>> Begin

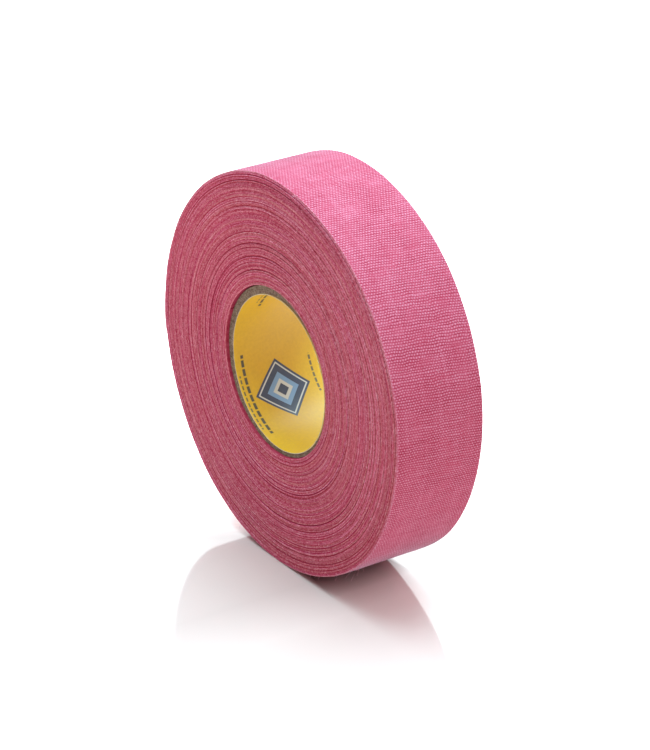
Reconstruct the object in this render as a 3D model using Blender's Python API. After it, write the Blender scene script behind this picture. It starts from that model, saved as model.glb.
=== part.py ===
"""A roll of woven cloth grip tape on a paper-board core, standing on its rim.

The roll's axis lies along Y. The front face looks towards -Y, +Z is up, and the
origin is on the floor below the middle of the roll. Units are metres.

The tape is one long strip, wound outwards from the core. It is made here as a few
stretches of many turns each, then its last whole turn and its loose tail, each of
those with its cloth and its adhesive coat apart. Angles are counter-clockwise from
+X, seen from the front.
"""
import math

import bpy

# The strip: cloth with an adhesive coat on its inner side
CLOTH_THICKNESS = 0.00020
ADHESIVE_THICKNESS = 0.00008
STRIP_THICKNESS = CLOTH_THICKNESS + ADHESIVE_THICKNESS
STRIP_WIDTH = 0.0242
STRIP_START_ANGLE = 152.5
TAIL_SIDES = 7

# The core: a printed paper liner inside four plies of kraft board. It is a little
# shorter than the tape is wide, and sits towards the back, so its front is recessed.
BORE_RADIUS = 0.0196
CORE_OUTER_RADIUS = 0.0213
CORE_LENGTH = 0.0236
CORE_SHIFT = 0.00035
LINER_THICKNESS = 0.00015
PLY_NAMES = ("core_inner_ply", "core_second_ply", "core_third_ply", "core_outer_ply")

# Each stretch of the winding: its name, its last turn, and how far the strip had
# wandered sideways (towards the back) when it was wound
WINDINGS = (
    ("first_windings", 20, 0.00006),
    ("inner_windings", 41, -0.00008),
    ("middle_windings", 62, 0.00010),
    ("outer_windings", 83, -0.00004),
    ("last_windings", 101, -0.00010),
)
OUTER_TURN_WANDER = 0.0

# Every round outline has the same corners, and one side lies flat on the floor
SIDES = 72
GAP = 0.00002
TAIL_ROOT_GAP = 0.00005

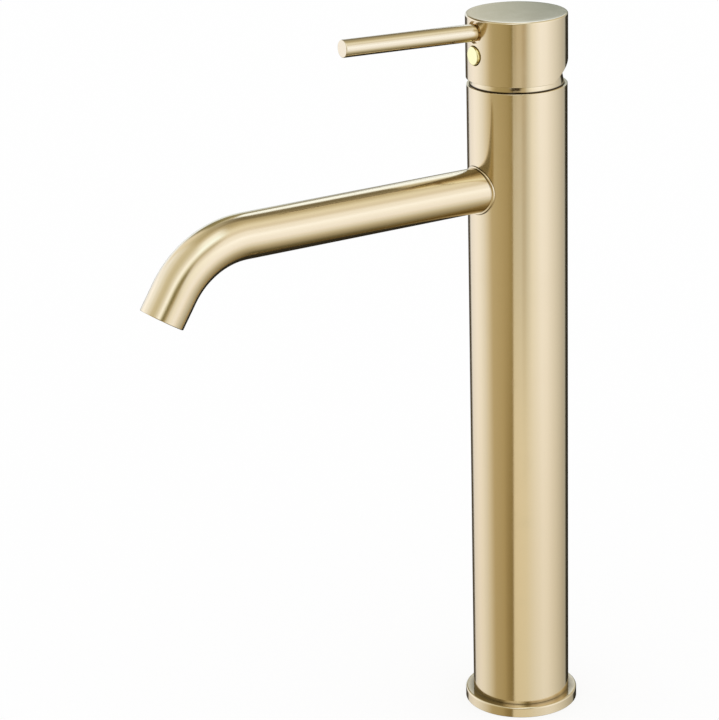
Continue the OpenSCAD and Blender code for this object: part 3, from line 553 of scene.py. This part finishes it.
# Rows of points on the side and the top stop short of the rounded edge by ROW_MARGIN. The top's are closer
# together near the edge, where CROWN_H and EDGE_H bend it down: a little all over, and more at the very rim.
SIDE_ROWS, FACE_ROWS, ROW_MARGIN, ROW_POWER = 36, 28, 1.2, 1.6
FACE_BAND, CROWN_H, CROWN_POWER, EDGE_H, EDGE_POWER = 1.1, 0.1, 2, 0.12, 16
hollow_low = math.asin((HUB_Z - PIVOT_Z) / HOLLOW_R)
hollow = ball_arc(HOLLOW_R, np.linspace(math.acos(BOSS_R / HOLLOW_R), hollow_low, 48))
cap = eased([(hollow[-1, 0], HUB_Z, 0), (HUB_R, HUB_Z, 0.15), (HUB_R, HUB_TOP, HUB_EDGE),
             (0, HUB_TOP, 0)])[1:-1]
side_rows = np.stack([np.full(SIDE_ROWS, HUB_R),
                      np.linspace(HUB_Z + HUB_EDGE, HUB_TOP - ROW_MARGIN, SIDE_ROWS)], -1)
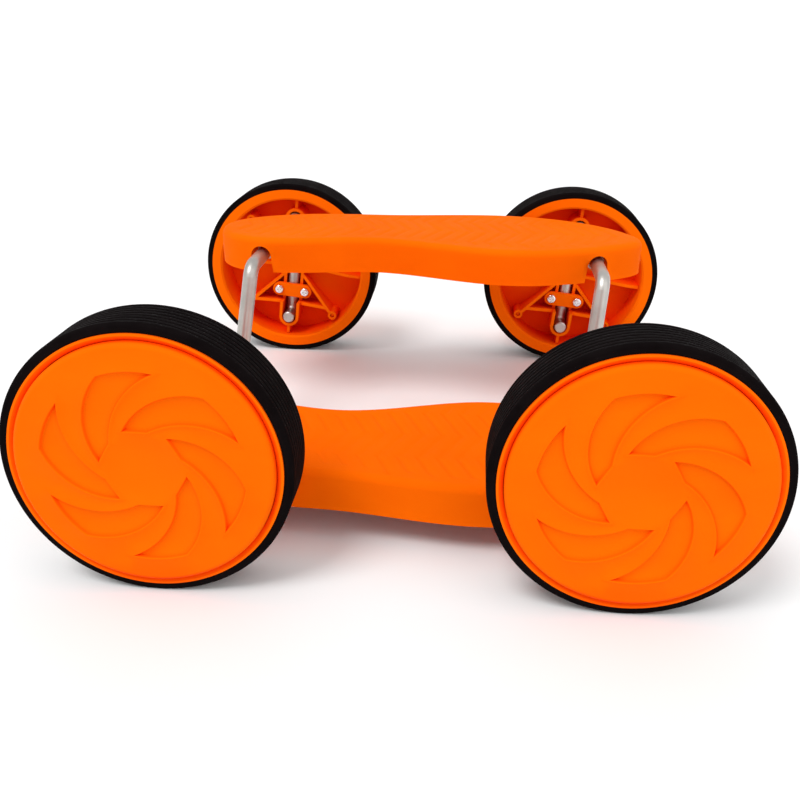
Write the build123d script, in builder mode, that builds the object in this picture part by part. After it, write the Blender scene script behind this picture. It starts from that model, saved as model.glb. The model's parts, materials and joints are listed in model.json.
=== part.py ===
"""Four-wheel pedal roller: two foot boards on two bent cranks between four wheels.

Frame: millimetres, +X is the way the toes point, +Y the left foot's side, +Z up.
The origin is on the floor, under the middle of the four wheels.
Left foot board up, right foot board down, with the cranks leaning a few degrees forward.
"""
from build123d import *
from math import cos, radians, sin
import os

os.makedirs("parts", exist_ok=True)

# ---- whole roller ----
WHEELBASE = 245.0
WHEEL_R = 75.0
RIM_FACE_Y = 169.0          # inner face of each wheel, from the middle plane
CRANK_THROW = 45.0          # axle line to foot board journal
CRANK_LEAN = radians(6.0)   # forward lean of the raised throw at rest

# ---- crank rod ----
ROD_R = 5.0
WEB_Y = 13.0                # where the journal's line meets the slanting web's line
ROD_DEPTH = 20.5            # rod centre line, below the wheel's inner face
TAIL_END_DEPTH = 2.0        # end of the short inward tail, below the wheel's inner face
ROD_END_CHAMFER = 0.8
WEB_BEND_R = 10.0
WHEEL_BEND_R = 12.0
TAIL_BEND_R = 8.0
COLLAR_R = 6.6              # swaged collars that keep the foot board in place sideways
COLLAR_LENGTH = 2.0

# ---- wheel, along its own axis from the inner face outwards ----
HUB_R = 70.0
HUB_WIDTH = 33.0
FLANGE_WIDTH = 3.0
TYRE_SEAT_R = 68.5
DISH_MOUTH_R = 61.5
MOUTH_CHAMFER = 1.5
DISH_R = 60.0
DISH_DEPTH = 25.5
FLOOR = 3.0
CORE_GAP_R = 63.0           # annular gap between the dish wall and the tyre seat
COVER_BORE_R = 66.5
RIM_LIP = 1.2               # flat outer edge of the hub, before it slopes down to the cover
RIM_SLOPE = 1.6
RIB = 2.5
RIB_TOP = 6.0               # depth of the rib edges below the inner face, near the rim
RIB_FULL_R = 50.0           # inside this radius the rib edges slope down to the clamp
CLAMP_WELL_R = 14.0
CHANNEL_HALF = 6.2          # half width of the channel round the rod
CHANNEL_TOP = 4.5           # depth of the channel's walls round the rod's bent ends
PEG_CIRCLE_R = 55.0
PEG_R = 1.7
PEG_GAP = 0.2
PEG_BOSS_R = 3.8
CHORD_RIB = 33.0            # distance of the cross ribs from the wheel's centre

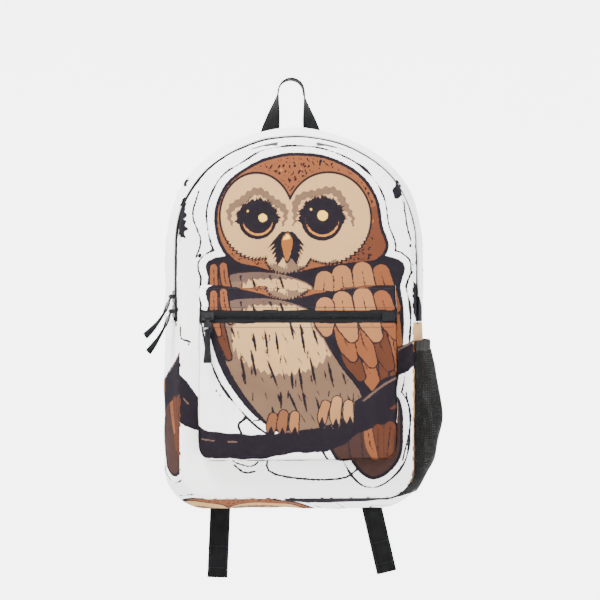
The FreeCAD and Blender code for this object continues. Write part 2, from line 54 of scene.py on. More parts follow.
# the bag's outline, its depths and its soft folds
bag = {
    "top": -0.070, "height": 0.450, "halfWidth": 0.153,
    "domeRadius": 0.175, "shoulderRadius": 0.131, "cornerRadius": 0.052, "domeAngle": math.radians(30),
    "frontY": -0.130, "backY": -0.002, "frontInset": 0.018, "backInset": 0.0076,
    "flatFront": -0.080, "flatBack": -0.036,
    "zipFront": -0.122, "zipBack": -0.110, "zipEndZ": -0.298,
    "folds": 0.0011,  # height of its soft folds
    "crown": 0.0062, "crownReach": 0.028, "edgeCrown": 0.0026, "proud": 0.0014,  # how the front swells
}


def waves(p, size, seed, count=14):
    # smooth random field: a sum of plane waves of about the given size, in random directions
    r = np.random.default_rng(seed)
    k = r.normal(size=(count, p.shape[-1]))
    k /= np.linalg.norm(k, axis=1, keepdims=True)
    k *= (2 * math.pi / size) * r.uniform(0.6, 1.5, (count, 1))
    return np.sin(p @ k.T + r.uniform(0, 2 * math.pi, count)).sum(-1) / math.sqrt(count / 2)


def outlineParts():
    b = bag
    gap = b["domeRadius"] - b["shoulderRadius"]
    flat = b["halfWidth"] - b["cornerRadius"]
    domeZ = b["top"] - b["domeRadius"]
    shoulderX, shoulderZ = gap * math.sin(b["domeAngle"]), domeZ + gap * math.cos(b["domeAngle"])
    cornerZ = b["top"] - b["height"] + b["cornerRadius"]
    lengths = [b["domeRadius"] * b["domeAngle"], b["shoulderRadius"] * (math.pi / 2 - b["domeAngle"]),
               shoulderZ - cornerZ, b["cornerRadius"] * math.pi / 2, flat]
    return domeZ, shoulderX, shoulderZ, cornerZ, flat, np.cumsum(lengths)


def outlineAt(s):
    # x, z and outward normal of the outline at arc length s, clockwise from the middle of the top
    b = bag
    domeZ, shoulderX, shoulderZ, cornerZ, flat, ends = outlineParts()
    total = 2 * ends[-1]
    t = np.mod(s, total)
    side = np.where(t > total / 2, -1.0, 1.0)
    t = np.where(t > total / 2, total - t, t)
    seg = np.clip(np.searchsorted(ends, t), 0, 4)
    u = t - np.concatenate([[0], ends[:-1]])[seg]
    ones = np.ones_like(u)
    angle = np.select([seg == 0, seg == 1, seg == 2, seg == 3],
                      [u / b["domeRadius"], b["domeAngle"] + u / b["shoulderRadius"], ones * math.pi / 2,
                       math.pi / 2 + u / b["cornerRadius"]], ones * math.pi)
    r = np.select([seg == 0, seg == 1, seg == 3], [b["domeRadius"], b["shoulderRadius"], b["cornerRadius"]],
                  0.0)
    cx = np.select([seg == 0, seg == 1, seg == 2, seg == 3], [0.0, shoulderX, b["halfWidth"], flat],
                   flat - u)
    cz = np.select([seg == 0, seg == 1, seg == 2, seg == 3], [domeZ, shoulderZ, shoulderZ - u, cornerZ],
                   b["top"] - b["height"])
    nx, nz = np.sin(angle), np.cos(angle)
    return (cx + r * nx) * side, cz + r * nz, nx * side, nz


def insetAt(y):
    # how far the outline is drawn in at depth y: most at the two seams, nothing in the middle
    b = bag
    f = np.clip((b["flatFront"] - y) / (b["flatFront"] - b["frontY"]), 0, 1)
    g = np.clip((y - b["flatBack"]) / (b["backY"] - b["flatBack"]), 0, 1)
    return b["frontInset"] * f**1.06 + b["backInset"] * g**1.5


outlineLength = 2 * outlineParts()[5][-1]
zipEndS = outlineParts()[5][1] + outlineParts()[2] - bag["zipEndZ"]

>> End

To be done
Gather all lines with the string "code" from the data.

Expected answer
Continue the OpenSCAD and Blender code for this object: part 3, from line 553 of scene.py. This part finishes it.
The FreeCAD and Blender code for this object continues. Write part 2, from line 54 of scene.py on. More parts follow.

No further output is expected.